ACCETTILAZIONE
. Il termine acceptilatio, che deriva etimologicamente da acceptum ferre, designava nel linguaggio giuridico romano un modo formale di estinzione dell'obbligazione costituita verbis. Il debitore domandava al creditore se avesse ricevuto il pagamento della cosa dovutagli (acceptum habesne?), e il creditore rispondeva affermativamente (acceptum habeo). L'acceptilatio apparteneva agli actus legitimi, e quindi non tollerava l'apposizione di termini o di condizioni.
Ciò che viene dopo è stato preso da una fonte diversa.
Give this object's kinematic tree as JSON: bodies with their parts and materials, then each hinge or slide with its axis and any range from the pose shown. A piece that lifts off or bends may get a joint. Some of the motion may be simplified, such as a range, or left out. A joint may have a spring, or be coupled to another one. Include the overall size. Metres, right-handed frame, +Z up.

Il rigore delle forme si andò attenuando durante l'evoluzione del diritto romano; mentre, secondo l'antico diritto, non era ammessa altra formula che quella che portasse il verbo habere e fosse pronunciata in latino, ai tempi di Ulpiano si ammise la possibilità di fare l'accettilazione in greco. L'accettilazione serviva originariamente ad estinguere l'obbligazione costituita verbis, vi fosse o non vi fosse stato pagamento. In seguito il pagamento divenne liberatorio, e l'accettilazione fu adottata in pratica principalmente per permettere la remissione a titolo gratuito del debito. Essa serviva però ad altri scopi, ad es. per eseguire un legato di liberazione o per estinguere un'obbligazione nascente da una promessa fatta senza causa, o in frode dei creditori. L'accettilazione non si applicava che alle obbligazioni costituite verbis; però si poteva, mediante novazione, trasformare in obbligazione costituita verbis qualsiasi diversa obbligazione, ed estinguerla in seguito mediante acceptilatio.
Bibl.: Erman, Zur Geschichte der römischen Quittungen und Solutionsakte, Berlino 1883; P. F. Girard, Manuel de droit romain, 2ª ed., Parigi 1924, p. 751 segg.; P. Bonfante, Istituz. di dir. romano, 8ª ed., Milano 1925, p. 135 segg.